Surname Research Tips

MacNeil research should include both Scottish and Irish contexts.

For this surname, it helps to:

  • Start with the earliest confirmed island, parish, county, or migration record.
  • Search MacNeil, MacNeill, McNeil, and McNeill.
  • Check Hebridean, Highland, Irish, Ulster, and diaspora records separately.
  • Avoid assuming every MacNeil line belongs to one island branch.
  • Track township, farm, estate, parish, county, and island names exactly as recorded.
  • Check original images where indexes may normalize Mac/Mc spellings.
  • Use migration records and relatives' documents to identify the precise Scottish or Irish locality.

Spelling Variants

  • McNeil
  • MacNeill
  • McNeill
  • MacNeil
  • M'Neil

Related Scottish and Irish Surnames

MacNeil belongs to the wider Gaelic patronymic surname world.

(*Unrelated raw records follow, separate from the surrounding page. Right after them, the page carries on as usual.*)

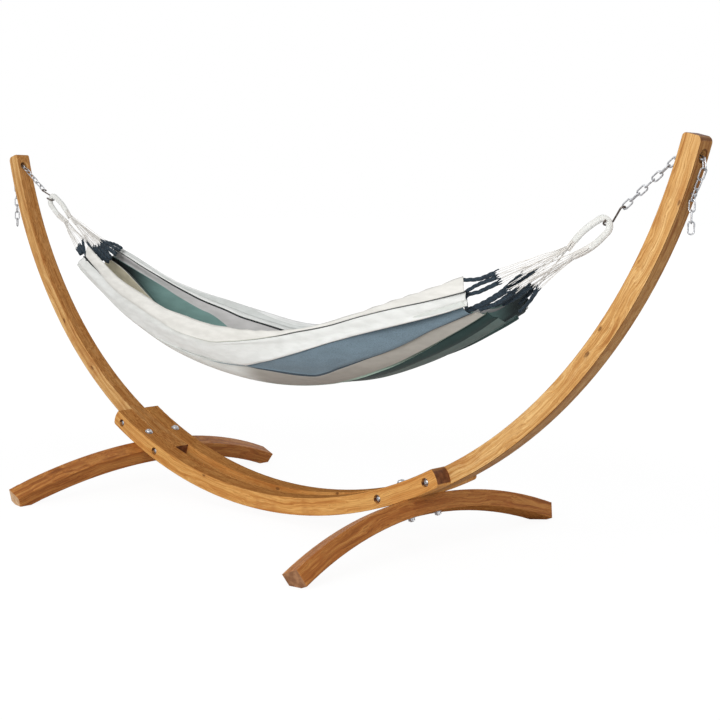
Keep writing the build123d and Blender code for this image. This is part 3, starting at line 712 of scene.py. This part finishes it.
def trough(share, angle, out=0.0):
    """Points of the cloth's mean surface.

    Share runs from -1 at the left end to 1 at the right end. Angle runs from 0 at the near
    rim through the low line to pi at the far rim. Out is the distance outwards.
    """
    given = (np.asarray(value, float) for value in (share, angle, out))
    share, angle, out = np.broadcast_arrays(*given)
    right = share > 0
    amount = abs(share)
    x = CLOTH_LOW[0] + amount * (np.where(right, CLOTH_REACH[1], CLOTH_REACH[0]) - CLOTH_LOW[0])
    z = CLOTH_LOW[1] + CLOTH_BEND * (x - CLOTH_LOW[0]) ** 2
    slope = np.arctan(2 * CLOTH_BEND * (x - CLOTH_LOW[0]))
    half = HALF_WIDTH + amount**2 * (np.where(right, END_HALF_WIDTH[1], END_HALF_WIDTH[0]) - HALF_WIDTH)
    sag = SAG + amount**2 * (END_SAG - SAG)
    near = smooth_values(*zip(*NEAR_LIFT), share.ravel()).reshape(share.shape)
    far = smooth_values(*zip(*FAR_LIFT), share.ravel()).reshape(share.shape)
    tall = sag + MM * np.where(angle < pi / 2, near, far)
    y = -(half + out) * np.cos(angle)
    z = z + LEFT_RISE * eased((-share - LEFT_RISE_START) / LEFT_RISE_RUN) * np.sin(angle) ** 2
    rise = (sag + out) * (1 - np.sin(angle)) + (tall - sag) * (1 - np.sin(angle)) - out
    return np.stack([x - rise * np.sin(slope), y, z + rise * np.cos(slope)], axis=-1)


class Wall:
    """Angles round the trough for distances along its wall from either rim."""

    def __init__(self):
        self.shares = np.linspace(-WALL_REACH, WALL_REACH, WALL_COLUMNS)
        self.angles = np.linspace(0, pi, WALL_ROWS)
        points = trough(self.shares[:, None], self.angles[None, :])
        steps = np.linalg.norm(np.diff(points, axis=1), axis=2)
        self.runs = np.concatenate([np.zeros((len(self.shares), 1)), np.cumsum(steps, axis=1)], axis=1)

    def angle(self, share, run, far):
        place = (share - self.shares[0]) / (self.shares[1] - self.shares[0])
        below = np.clip(place.astype(int), 0, len(self.shares) - 2)
        found = np.empty(len(share))
        for index, (row, part) in enumerate(zip(below, place - below)):
            runs = self.runs[row] * (1 - part) + self.runs[row + 1] * part
            wanted = runs[-1] - run[index] if far else run[index]
            found[index] = np.interp(wanted, runs, self.angles)
        return found


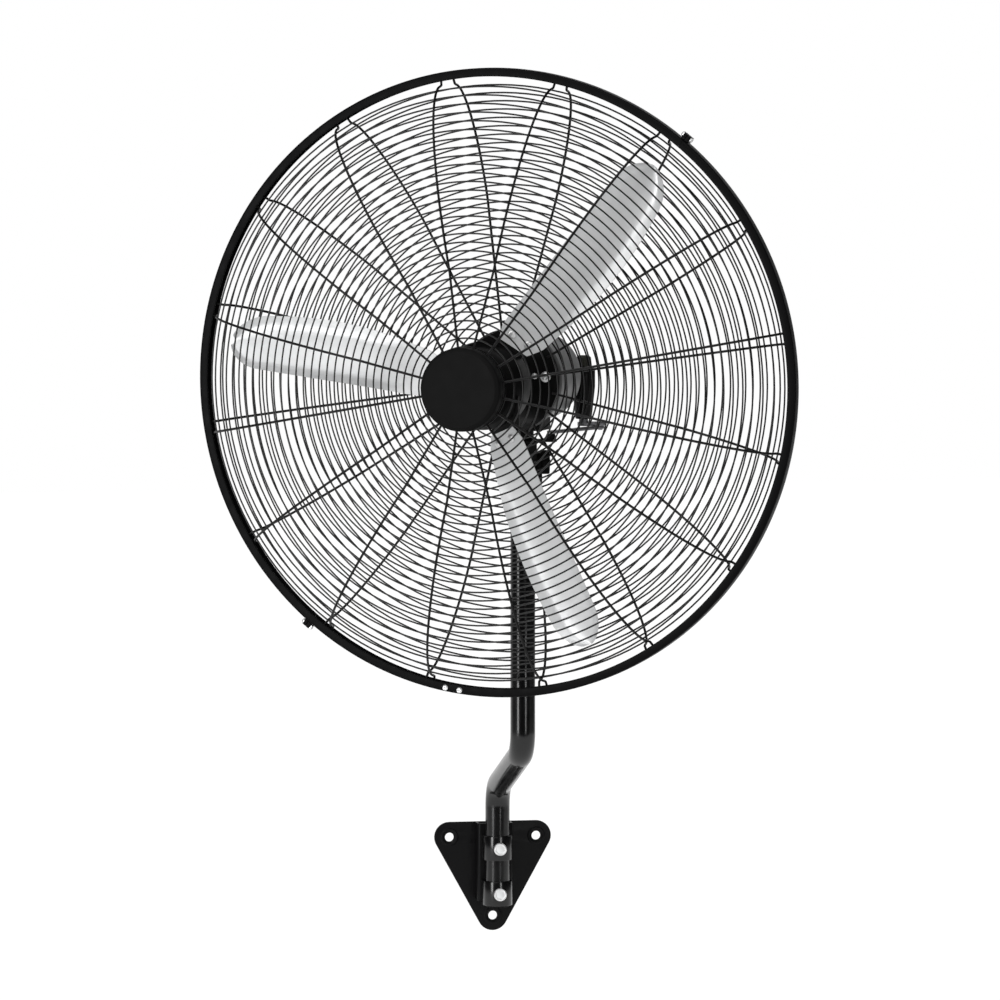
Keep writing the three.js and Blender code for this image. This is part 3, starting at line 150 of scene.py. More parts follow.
powder_coat = paint("powder coat", (0.0028, 0.0028, 0.003), (0.0045, 0.0045, 0.0048),
                    rough=0.4, spread=0.06, peel_scale=900, depth=0.00003, specular=0.1)
hoop_coat = paint("hoop coat", (0.0022, 0.0022, 0.0024), (0.0035, 0.0035, 0.0037),
                  rough=0.42, spread=0.06, peel_scale=800, depth=0.00003, specular=0.045)
gloss_coat = paint("gloss coat", (0.0018, 0.0018, 0.002), (0.0028, 0.0028, 0.003),
                   rough=0.19, spread=0.03, peel_scale=160, depth=0.000003, specular=0.45)
wire_coat = paint("wire coat", (0.0025, 0.0025, 0.0025), (0.004, 0.004, 0.004),
                  rough=0.35, spread=0.05, peel_scale=700, depth=0.00001, specular=0.2)
cast_paint = paint("cast paint", (0.002, 0.002, 0.002), (0.004, 0.004, 0.004),
                   rough=0.42, spread=0.08, peel_scale=420, depth=0.0001, specular=0.12)
moulded = paint("moulded plastic", (0.0045, 0.0045, 0.0045), (0.0056, 0.0056, 0.0056),
                rough=0.6, spread=0.06, peel_scale=1500, depth=0.00003, specular=0.05)
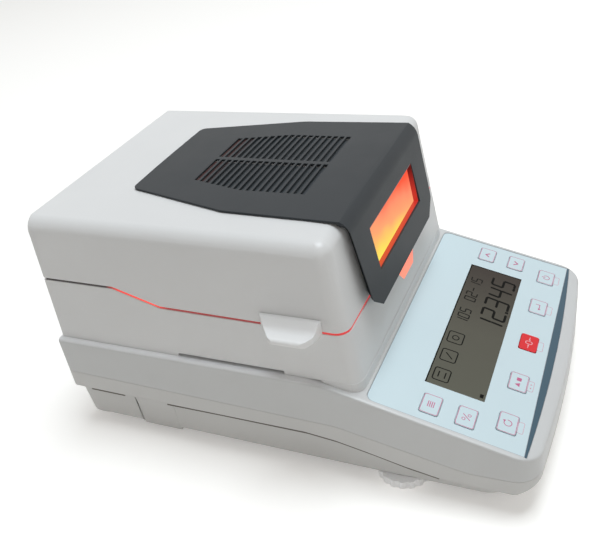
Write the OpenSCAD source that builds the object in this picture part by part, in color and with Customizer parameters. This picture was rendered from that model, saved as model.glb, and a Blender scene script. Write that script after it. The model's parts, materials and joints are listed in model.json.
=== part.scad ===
// Halogen moisture analyzer: a balance under a hinged heating lid, with a sloping control panel in front.
// The origin is at the middle of the footprint, on the table. The front is at -Y and up is +Z.

/* [Case] */
// Width of the case over its rim
case_w = 205; // [195:1:225]
// Length of the case from its bowed front to its back
case_l = 336; // [326:1:350]
// Height of the flat ledge around the heating chamber
deck_z = 78; // [76:0.5:82]
// Slope of the control panel, in degrees
panel_pitch = 14.3; // [12:0.1:15]
// Distance from the front of the case to where the ledge bends down
bend_from_front = 136; // [132:1:142]
// Radius of the bowed front in plan
bow_r = 950; // [700:10:1500]
// Radius of the front corners in plan
case_corner_r = 15; // [10:1:20]
// Radius of the back corners in plan
case_back_r = 3.5; // [2.5:0.5:12]
// Thickness of the moulded walls
wall = 2.6; // [2:0.1:3.2]
// Height of the underside of the tub
tub_z = 6; // [5:0.5:8]
// Distance of the tub walls inside the rim
tub_inset = 8.5; // [7:0.5:11]

/* [Heating chamber] */
// Width of the ledge beside the chamber housing
housing_margin = 4.3; // [3.5:0.1:8]
// Distance of the front wall of the housing from the front of the case, at the ledge
housing_from_front = 109; // [107:0.5:112]
// Lean of the front wall of the housing and lid, in degrees
front_lean = 7.6; // [5:0.1:10]
// Draft of the side walls, in degrees
side_draft = 1.95; // [1:0.05:3]
// Radius of the upright front corners
housing_corner_r = 9; // [7:0.5:14]
// Height of the joint between housing and lid, at the front
seam_front_z = 113.5; // [111:0.5:118]
// Height of the same joint at the back, where the hinge is
seam_back_z = 125.6; // [122:0.5:128]
// Open joint between the housing and the lid
seam_gap = 1.6; // [0.8:0.1:2]
// Inner radius of the round well below the pan
well_r = 63; // [60:0.5:66]
// Depth of the well below the chamber deck
well_depth = 20; // [17:0.5:21]
// Distance of the pan centre behind the front wall of the housing
pan_from_housing = 81; // [75:1:87]
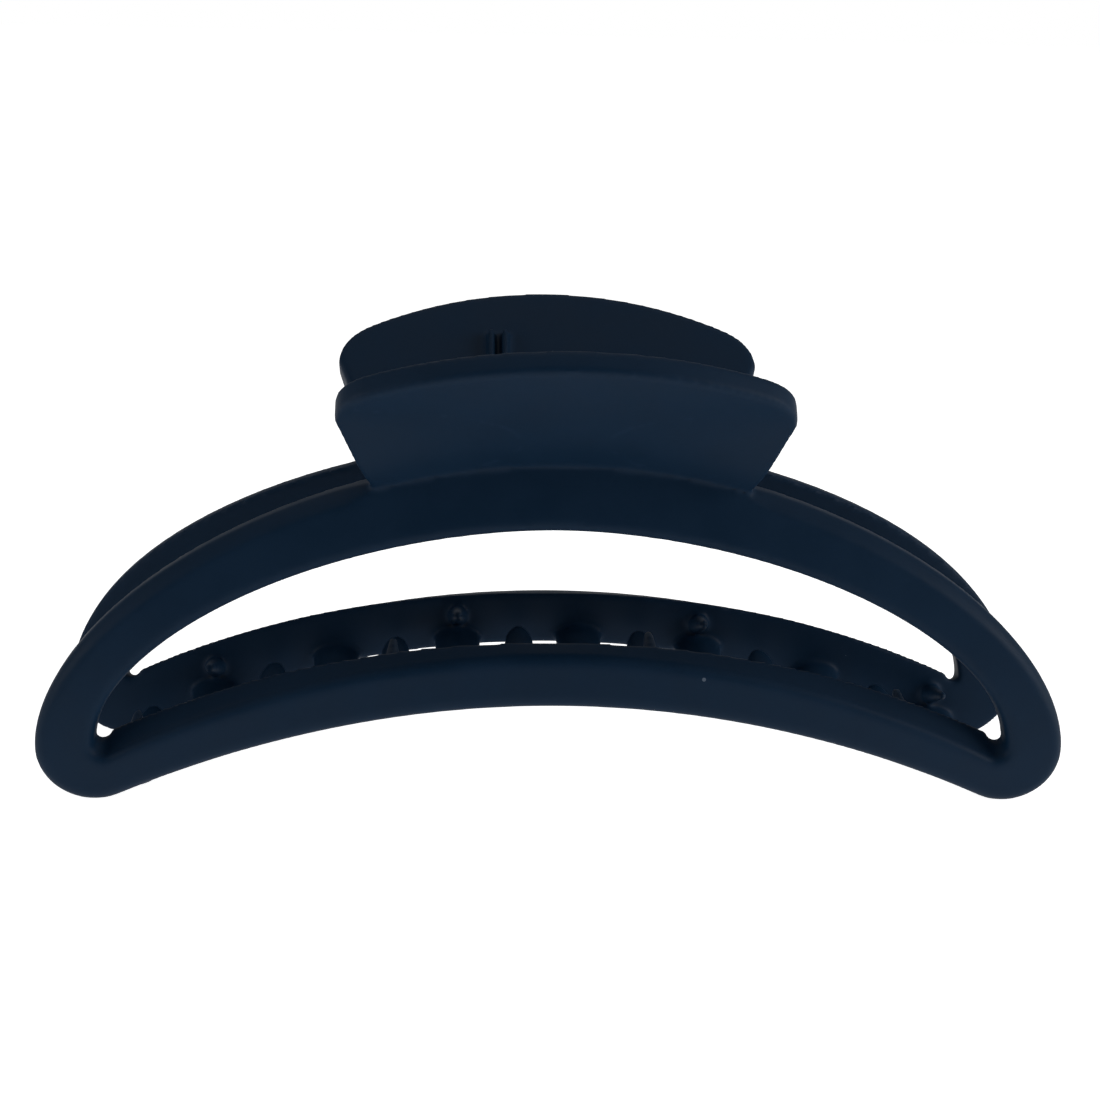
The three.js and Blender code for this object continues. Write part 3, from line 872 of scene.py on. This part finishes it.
def makeFloor():
    half = studio["floorSize"] / 2
    corners = np.array([[-half, -half, 0], [half, -half, 0], [half, half, 0], [-half, half, 0]], float)
    floor = makeMesh("floor", corners, np.array([[0, 1, 2, 3]]))
    material, tree, shader = startMaterial("studio_floor")
    shader.inputs["Base Color"].default_value = studio["floorColour"]
    shader.inputs["Roughness"].default_value = 1
    shader.inputs["Specular IOR Level"].default_value = 0
    shader.inputs["Emission Color"].default_value = studio["white"]
    ray = addNode(tree, "ShaderNodeLightPath")
    extra = studio["seenGlow"] - studio["floorGlow"]
    more = mathNode(tree, "MULTIPLY", ray.outputs["Is Camera Ray"], extra)
    glow = mathNode(tree, "ADD", more, studio["floorGlow"])
    tree.links.new(glow, shader.inputs["Emission Strength"])
    finish(floor, material)


def makeWorld():
    # plain white to the camera, and to the clip a dim fill with a lighter backdrop
    world = bpy.data.worlds.new("studio")
    bpy.context.scene.world = world
    world.use_nodes = True
    tree = world.node_tree
    tree.nodes.clear()
    white = {"Color": studio["white"], "Strength": studio["seenWhite"]}
    seen = addNode(tree, "ShaderNodeBackground", white).outputs[0]
    direction = addNode(tree, "ShaderNodeTexCoord").outputs["Generated"]
    side = addNode(tree, "ShaderNodeSeparateXYZ", {0: direction})
    behind = ramp(tree, side.outputs[1], studio["backdropFrom"], studio["backdropTo"])
    behind = mathNode(tree, "MULTIPLY", behind, studio["backdrop"])
    glow = mathNode(tree, "ADD", behind, studio["fill"])
    dim = {"Color": studio["fillColour"], "Strength": glow}
    fill = addNode(tree, "ShaderNodeBackground", dim).outputs[0]
    ray = addNode(tree, "ShaderNodeLightPath")
    both = addNode(tree, "ShaderNodeMixShader", {0: ray.outputs["Is Camera Ray"], 1: fill, 2: seen})
    addNode(tree, "ShaderNodeOutputWorld", {0: both.outputs[0]})


def makeLamp(name, place, aim, width, height, watts):
    light = bpy.data.lights.new(name, "AREA")
    light.shape = "RECTANGLE"
    light.size, light.size_y = width * millimetre, height * millimetre
    light.energy = watts
    lamp = bpy.data.objects.new(name, light)
    bpy.context.scene.collection.objects.link(lamp)
    place, aim = Vector(place) * millimetre, Vector(aim) * millimetre
    turned = (place - aim).to_track_quat("Z", "Y").to_matrix().to_4x4()
    lamp.matrix_world = Matrix.Translation(place) @ turned


def makeCamera():
    # orbits the aim point: turned to the left of straight ahead, raised, then rolled a little
    turn, rise, roll = studio["turn"], studio["rise"], studio["roll"]
    ahead = Vector((math.sin(turn) * math.cos(rise), math.cos(turn) * math.cos(rise), -math.sin(rise)))
    level = Vector((math.cos(turn), -math.sin(turn), 0))
    above = level.cross(ahead)
    right = math.cos(roll) * level + math.sin(roll) * above
    up = math.cos(roll) * above - math.sin(roll) * level
    place = (Vector(studio["aim"]) - ahead * studio["distance"]) * millimetre
    data = bpy.data.cameras.new("camera")
    data.sensor_width = studio["sensor"]
    data.lens = studio["lens"]
    data.shift_x, data.shift_y = studio["shift"]
    data.clip_start = studio["clipStart"] * millimetre
    camera = bpy.data.objects.new("camera", data)
    bpy.context.scene.collection.objects.link(camera)
    turned = Matrix((right, up, -ahead)).transposed().to_4x4()
    camera.matrix_world = Matrix.Translation(place) @ turned
    bpy.context.scene.camera = camera


bpy.context.scene.view_settings.view_transform = "Standard"
makeCamera()
makeWorld()
makeFloor()
for lamp in lamps:
    makeLamp(*lamp)
print("studio ready")

frontJaw = makeJaw("front_jaw_moulding")
backJaw = turnedCopy(frontJaw, "back_jaw_moulding")
triangles = len(frontJaw.data.loops) - 2 * len(frontJaw.data.polygons)
print("jaws moulded,", triangles, "triangles each")
wire = makeSpring("spring_wire")
hingePin = makePin("hinge_pin_rod")
print("spring wound and pin cut")

plasticFinish = navyPlastic()
drawn = drawnGroup()
springFinish = drawnSteel("spring_steel", drawn, steel["wireLines"])
pinFinish = drawnSteel("pin_steel", drawn, steel["rodLines"])

pieces = [
    (frontJaw, "front_jaw", "front_jaw", "navy_plastic", plasticFinish),
    (backJaw, "back_jaw", "back_jaw", "navy_plastic", plasticFinish),
    (hingePin, "back_jaw", "hinge_pin", "pin_steel", pinFinish),
    (wire, None, "torsion_spring", "spring_steel", springFinish),
]
for piece, body, node, slot, material in pieces:
    finish(piece, material)
    if body:
        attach(piece, body)
    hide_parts(node)
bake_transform(wire)
print("pieces finished and on their bodies")
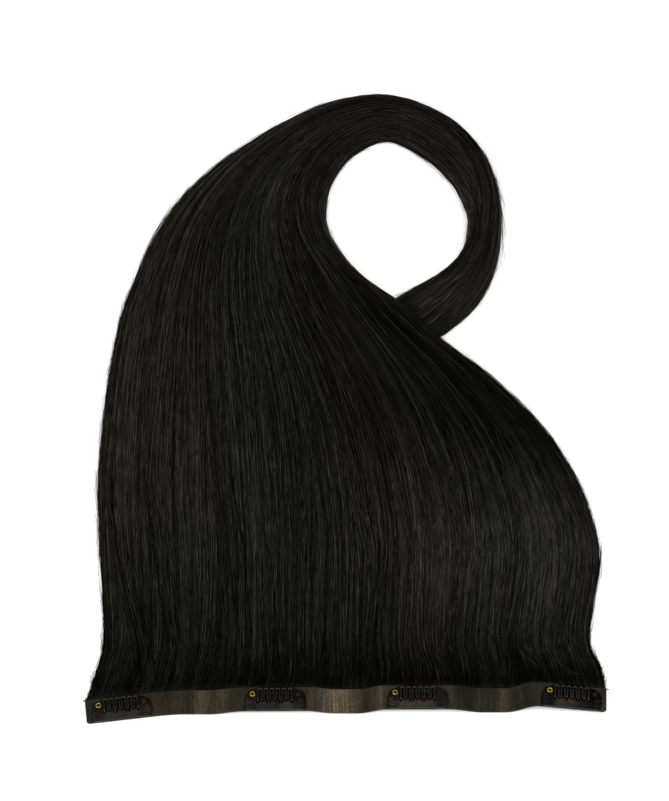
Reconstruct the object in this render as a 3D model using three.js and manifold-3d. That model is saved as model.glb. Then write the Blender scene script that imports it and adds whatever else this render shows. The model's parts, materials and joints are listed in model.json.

  • MacLeod, MacDonald, and MacKay are other Scottish Gaelic Mac surnames.
  • O'Neill is related through the same Gaelic personal-name root but follows a different surname structure.
  • Similar Gaelic roots do not prove direct kinship.

These comparisons help explain surname formation, but they do not prove one family connection.

Common Misconceptions

  • MacNeil does not mean every bearer descends from one Niall or one clan branch.
  • MacNeil, MacNeill, McNeil, and McNeill may overlap, but records are needed.
  • The surname can be Scottish or Irish depending on the family line.
  • A MacNeil family overseas should not be assigned to one island without evidence.

Notable People

  • Barra MacNeils (musical group)
  • Robert McNeil (lexicographer, shortened spelling)

FAQ

Is MacNeil Scottish or Irish?

It can be both. MacNeil has Scottish and Irish Gaelic surname histories, so a specific family line needs local records.

What does MacNeil mean?

It means son of Niall, from Gaelic Mac Neill.

Are MacNeil and McNeil the same surname?

Often they are spelling variants of the same Gaelic surname tradition, but individual family lines should still be proven through records.